Franklin Edmonds v. Operating Engineers Local 139
Franklin Edmonds v. Operating Engineers Local 139
Opinion
Order
Franklin Edmonds has filed at least three race-discrimination suits against his union, which he contends is not assigning African-Americans to construction projects on the same basis as it assigns white workers. In the first suit, filed in the Eastern District of Wisconsin in 1997, Ed-monds was one of several class representa *720 tives. A consent decree was entered in 2002; a court-appointed monitor kept tabs on the union’s compliance. When Ed-monds contended that the union had violated its obligations — and should have made the out-of-work list available to him so that he as well as the monitor could supervise compliance — the Eastern Distinct rejected Edmonds’s contentions. The monitor concluded, and the district judge found, that the union had performed its obligations and is not required to give Edmonds copies of the out-of-work lists. After the decree had been in force for five years, the district court found on March 30, 2007, that the union was not engaged in discrimination and ended its obligations under the decree.

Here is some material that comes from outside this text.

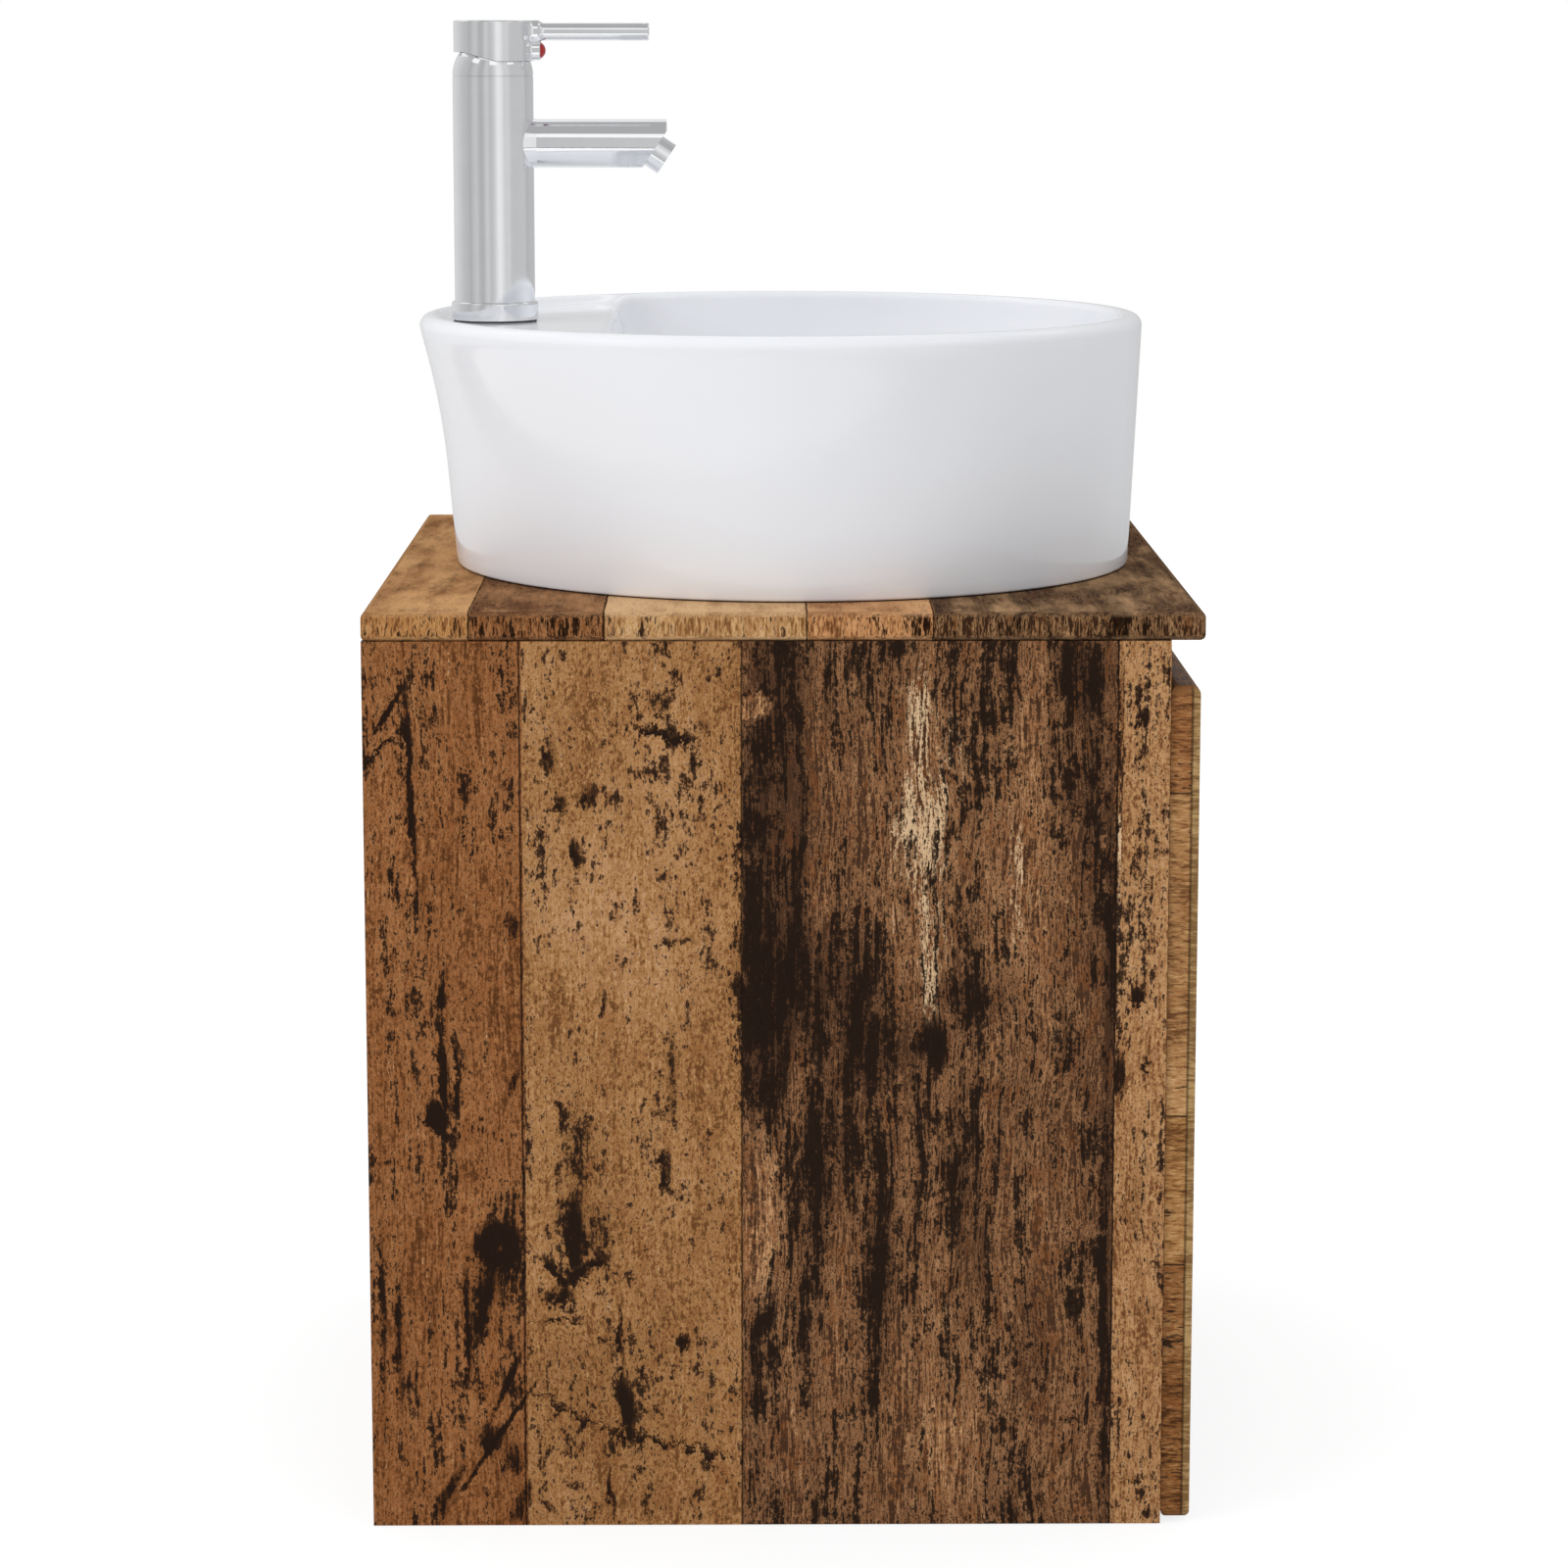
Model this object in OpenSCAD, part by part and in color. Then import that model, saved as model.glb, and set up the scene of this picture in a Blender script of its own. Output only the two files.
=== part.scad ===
// Wall-hung washbasin unit: a one-drawer cabinet, a round vessel basin standing on its top
// board, and a single-lever mixer on the basin's tap deck.
// x runs across the unit, y = 0 is the wall and -y is the room side, z = 0 is the underside.

/* [Cabinet] */
// Overall width of the cabinet
cabinet_w = 410; // [400:5:460]
// Depth of the side panels, from the wall
side_depth = 384; // [380:1:400]
// How far the top board stands past the side panels at the front
top_overhang = 16; // [15:1:24]
// Height of the cabinet, top board included
cabinet_h = 450; // [445:5:490]
// Thickness of the cabinet's boards
board_t = 14; // [14:1:16]
// Rounding of the top board's edges
top_edge_r = 3; // [1:0.5:5]
// Rounding of the drawer front's edges
front_edge_r = 4; // [1:0.5:6]
// Height of the rear rails and the front stretcher
rail_h = 70; // [60:5:80]

/* [Drawer] */
// Open strip above the drawer front, for the fingers
finger_gap = 22; // [18:1:30]
// How far the drawer front stays inside the cabinet's outline at the sides and underneath
front_reveal = 2; // [1:0.5:3]
// Travel of the drawer
drawer_travel = 300; // [250:10:300]
// Thickness of the drawer box's boards
box_t = 12; // [10:1:13]
// Thickness of the drawer's bottom
box_floor_t = 10; // [6:1:12]
// Height of the drawer box's walls
box_wall_h = 262; // [230:2:264]
// Half the clear width of the notch round the trap
notch_half_w = 60; // [50:2:70]

/* [Basin] */
// Height of the basin
basin_h = 127; // [115:1:135]
// Radius of the rim
rim_r = 186.4; // [182:0.2:188]
// Gap between the wall and the rim
rim_wall_gap = 14; // [12:1:20]
// How much the outer wall leans in at the front, from rim to foot
front_lean = 6.2; // [4:0.2:9]
// How much the outer wall leans in at the back, from rim to foot
back_lean = 18.2; // [12:0.2:20]
// Thickness of the ceramic
ceramic_t = 9; // [8:0.5:10]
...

Edmonds then sued in the Western District of Wisconsin. That suit. No. 08-cv-567-bbc, was dismissed on the ground of claim preclusion (res judicata). 620 F.Supp.2d 966 (W.D.Wis. 2009). Edmonds did not appeal — but neither did he accept defeat. He urged this third suit, which like the second has been dismissed as precluded to the extent that it rests on federal law. 2009 WL 2160708, 2009 U.S. Dist. LEXIS 61146 (W.D.Wis. July 17, 2009). The district court relinquished supplemental jurisdiction of claims under state law. 28 U.S.C. § 1367(c)(3). This time Ed-monds appealed.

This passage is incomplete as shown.